The other countries involved...idk. I think a lot of what I learned was pretty anti-Japan,but I can't remember.I know I used to feel strange and angry towards Japan after hearing my grandmother's stories,but I don't remember much about school.

Date: 2012-01-08 01:56 pm (UTC)
From: [identity profile] halcyon-morn.livejournal.com
The Japanese government has apologized (http://www.us.emb-japan.go.jp/english/html/cw1.htm). Multiple times. What it has carefully avoided doing is making any statement that would leave it legally liable for reparations to either individual comfort women or the countries of these women. This includes, among other things, insisting that the comfort women system was entirely ad hoc and was not planned and approved at the highest levels of the military and government, and claiming, at least in the case of South Korea, that the reparations Japan paid when the two countries first normalized relations with each other after the war were all-inclusive and bar any further claims by Seoul. The former is almost certainly a lie and the latter is at the very least shitty behavior on Tokyo's part, so I understand and support (non-violent) protests of the Japanese government's position, but I always find the claim that they've never apologized to be entirely mystifying when there are several straightforward apologies clearly present on the record.

On a side note, I also think it's important to consider the complicity of the "victim countries" in victimizing their own citizens for the sake of national pride and a masculinist discourse of purity. (See Hyunah Yang's piece here (http://books.google.com/books?id=Atj0mXPx3-AC&lpg=PP1&pg=PA123#v=onepage&q&f=false).)
Edited Date: 2012-01-08 02:21 pm (UTC)

Date: 2012-01-09 01:24 am (UTC)
From: [identity profile] zenni.livejournal.com
It's a shitty analogy, but saying the Japanese government has 'apologised' is like someone hitting a person with a car, and then saying "I'm sorry for your loss" to their family members. They weren't real apologies, and I personally don't consider them as such, because their actions flies in the face of whatever sentiment of remorse they may have expressed.

And that second paragraph I'm not even going to touch with a ten-foot pole.

Date: 2012-01-08 03:55 pm (UTC)
From: [identity profile] porandojin.livejournal.com
http://metropolitician.blogs.com/scribblings_of_the_metrop/2011/12/sins-of-the-fathers-redux-.html

Date: 2012-01-10 06:33 pm (UTC)
From: [identity profile] gunsandsmoke.livejournal.com
i'm sorry, but srsly what is wrong with you? why are u in a kpop blog community just to post in political threads articles about comfort women with creepy japanese ultra-conservative views????

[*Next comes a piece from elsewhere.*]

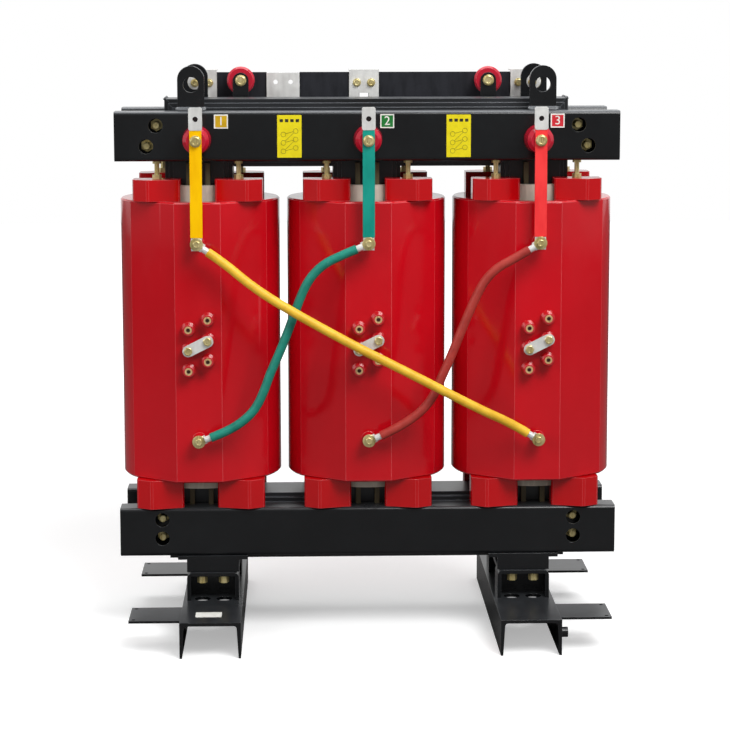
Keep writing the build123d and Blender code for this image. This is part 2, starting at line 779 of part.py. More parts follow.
def bar_sleeves():
    """Black sleeves over the neutral bars between the joints and the outlet."""
    wall, half = lv_sleeve_wall, riser_width / 2
    spans = [(-phase_pitch + half, outlet_x - outlet_width / 2), (outlet_x + outlet_width / 2, -half),
             (half, phase_pitch - half)]
    sleeves = []
    for low, high in spans:
        skin = block((low, high), (neutral_y - wall, neutral_y + neutral_bar_thickness + wall),
                     (neutral_bottom - wall, neutral_top + wall))
        sleeves.append(skin - block((low - 1, high + 1), (neutral_y, neutral_y + neutral_bar_thickness),
                                    (neutral_bottom, neutral_top)))
    return sleeves


def neutral_riser(x):
    """A bent bar from the coil's top, back under the clamp and up to the neutral bar, its top folded back."""
    t, bend = riser_thickness, lv_top + riser_bend_above_lv
    high = neutral_top + riser_top_above_bar
    half, foot = riser_width / 2, riser_foot_width / 2
    riser = block((x - foot, x + foot), (riser_foot_y, riser_foot_y + t), (lv_top, bend + t))
    riser += block((x - half, x + half), (riser_foot_y, riser_y + t), (bend, bend + t))
    riser += block((x - half, x + half), (riser_y, riser_y + t), (bend, high))
    riser += block((x - half, x + half), (riser_y, riser_y + t + riser_fold), (high - 3, high))
    slot = riser_slot_width / 2
    slot_top = neutral_bottom + riser_slot_above_bar
    return riser - block((x - slot, x + slot), (riser_y - 1, riser_y + t + 1), (bend + 3 * t, slot_top))


def joint_bolts():
    heads = []
    for x in phases.values():
        for dx in (-joint_bolt_pitch / 2, joint_bolt_pitch / 2):
            z = neutral_top - riser_width / 3
            heads.append(hexagon((x + dx, riser_y, z), (x + dx, riser_y - joint_bolt_head, z), joint_bolt_af))
    return heads


def phase_bar(x):
    """The outlet bar of one phase: out of the coil's foot joint, back and up behind the neutral bar."""
    t, half = phase_bar_thickness, phase_bar_width / 2
    low = lv_top - t
    high = clamp_upper_z + phase_bar_top
    bar = block((x - half, x + half), (lv_outer_r, phase_bar_y + t), (low, lv_top))
    bar += block((x - half, x + half), (phase_bar_y, phase_bar_y + t), (low, high))
    for dx in (-phase_hole_x / 2, phase_hole_x / 2):
        for dz in (0, phase_hole_z):
            z = high - 20 - dz
            bar -= rod((x + dx, phase_bar_y - 1, z), (x + dx, phase_bar_y + t + 1, z), phase_hole_r)
    return bar


# ---------------------------------------------------------------- every node
os.makedirs("parts", exist_ok=True)

save("core_stack", core_stack())
save("core_top_yoke", top_yoke())
save("core_spacer_sticks", *spacer_sticks())
for name, x in phases.items():
    save(f"hv_coil_{name}", hv_coil(x))
    save(f"lv_coil_{name}", lv_coil(x))
    save(f"upper_support_blocks_{name}", *support_blocks(x, hv_top, block_top, hv_top - 1, lv_top))
    save(f"lower_support_blocks_{name}",
         *support_blocks(x, clamp_lower_z + clamp_height, hv_bottom, lv_bottom, hv_bottom + 1))
    save(f"hv_bar_sleeve_{name}", bar_sleeve(x))
    save(f"lv_neutral_riser_{name}", neutral_riser(x))
    save(f"lv_phase_bar_{name}", phase_bar(x))
save("jack_bolts", *jack_bolts())
save("upper_clamp_front", clamp(-1, clamp_upper_z, upper_rods))
save("upper_clamp_back", clamp(1, clamp_upper_z, upper_rods))
save("lower_clamp_front", clamp(-1, clamp_lower_z, lower_rods))
save("lower_clamp_back", clamp(1, clamp_lower_z, lower_rods))
save("tie_rods", *tie_rods())
save("lifting_lugs_front", *lifting_lugs(-1))
save("lifting_lugs_back", *lifting_lugs(1))
for name, side in (("left", -1), ("right", 1)):
    save(f"base_channel_{name}", base_channel(side))
    save(f"foot_beam_{name}", foot_beam(side))
    save(f"pedestals_{name}", *pedestals(side))
save("foot_nuts", *foot_nuts())
save("side_plates", *side_plates())
save("earth_boss", earth_boss())
save("post_insulators", *post_insulators())
save("insulator_tabs", *insulator_tabs())
save("insulator_bolts", *insulator_bolts())
save("hv_busbars", *[hv_busbar(x) for x in phases.values()])
save("tap_inserts", *[piece for x in phases.values() for piece in tap_inserts(x) + link_inserts(x)])
save("tap_links", *[tap_link(x) for x in phases.values()])
save("link_screws", *link_screws())
save("terminal_bolts", *terminal_bolts())
save("lead_lugs", *[lead_lug(end) for ends in terminal_ends().values() for end in ends])
for colour in lead_routes:
    save(f"delta_lead_{colour}", lead(colour))
save("neutral_bars", *neutral_bars())
save("neutral_outlet", neutral_outlet())
save("neutral_bar_sleeves", *bar_sleeves())
save("neutral_joint_bolts", *joint_bolts())
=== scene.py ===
# %% [markdown]
# # A cast-resin dry type transformer
# The object is a three-phase transformer without oil: three red coils cast in epoxy resin on a black
# laminated core, held between four steel beams and standing on two channels. This lesson dresses a finished
# CAD model of it. Every position below is in metres, in the CAD model's own frame: X runs along the coils,
# -Y is the high-voltage front and Z = 0 is the floor.

# %% Load the solids and measure them
import json
import math

import bpy
from mathutils import Matrix, Vector


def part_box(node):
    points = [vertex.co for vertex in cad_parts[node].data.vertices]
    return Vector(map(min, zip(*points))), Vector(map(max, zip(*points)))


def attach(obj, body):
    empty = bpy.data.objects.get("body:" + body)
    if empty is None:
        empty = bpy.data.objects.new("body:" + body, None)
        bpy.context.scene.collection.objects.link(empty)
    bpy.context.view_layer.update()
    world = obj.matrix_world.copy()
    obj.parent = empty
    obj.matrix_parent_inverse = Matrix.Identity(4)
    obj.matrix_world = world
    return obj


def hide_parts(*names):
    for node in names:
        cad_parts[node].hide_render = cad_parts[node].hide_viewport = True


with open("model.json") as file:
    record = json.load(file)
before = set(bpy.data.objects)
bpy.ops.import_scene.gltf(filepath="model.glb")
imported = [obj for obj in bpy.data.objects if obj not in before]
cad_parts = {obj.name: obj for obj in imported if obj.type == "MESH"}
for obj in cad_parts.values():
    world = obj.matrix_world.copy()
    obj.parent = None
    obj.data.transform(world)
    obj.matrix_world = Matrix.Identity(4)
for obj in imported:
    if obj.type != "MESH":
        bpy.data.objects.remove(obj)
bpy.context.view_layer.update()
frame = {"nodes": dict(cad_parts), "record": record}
nodes = frame["nodes"]

# %% [markdown]
# ## The camera
# The camera stands a little left of the middle and above the beams, and it looks slightly down. A long lens
# keeps the coils nearly parallel, and a small shift puts the object in the middle of the frame.

# %% Make the camera
camera_place = (-0.140, -4.66, 1.313)
camera_down, camera_roll, camera_right = math.radians(7.64), math.radians(0.08), math.radians(1.70)
lens_length, lens_shift = 107.7, -0.082


def shown(name, data):
    """A new object in the scene, at the origin, that holds a mesh, a curve, a lamp or a camera."""
    thing = bpy.data.objects.new(name, data)
    bpy.context.collection.objects.link(thing)
    return thing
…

Date: 2012-01-15 01:53 pm (UTC)
From: [identity profile] porandojin.livejournal.com
since when is metropoli... a "creepy japanese ultra-conservative views" blog ???







Date: 2012-01-09 12:29 am (UTC)
From: [identity profile] gumiho.livejournal.com
This might be educational for many:

http://askakorean.blogspot.com/2011/12/1000th-wednesday-protest-and-lies-about.html

Date: 2012-01-15 01:55 pm (UTC)
From: [identity profile] porandojin.livejournal.com
not really, the guy is a korean nationalist, so his views are rather differnet from, for example,

http://www.amazon.com/Comfort-Women-Violence-Postcolonial-Sexuality/dp/0226767779/ref=sr_1_5?ie=UTF8&qid=1326635393&sr=8-5

Date: 2012-01-15 06:13 pm (UTC)
From: [identity profile] gumiho.livejournal.com
i love it when people resort to ad hominem.
that doesn't demerit the value of his argument.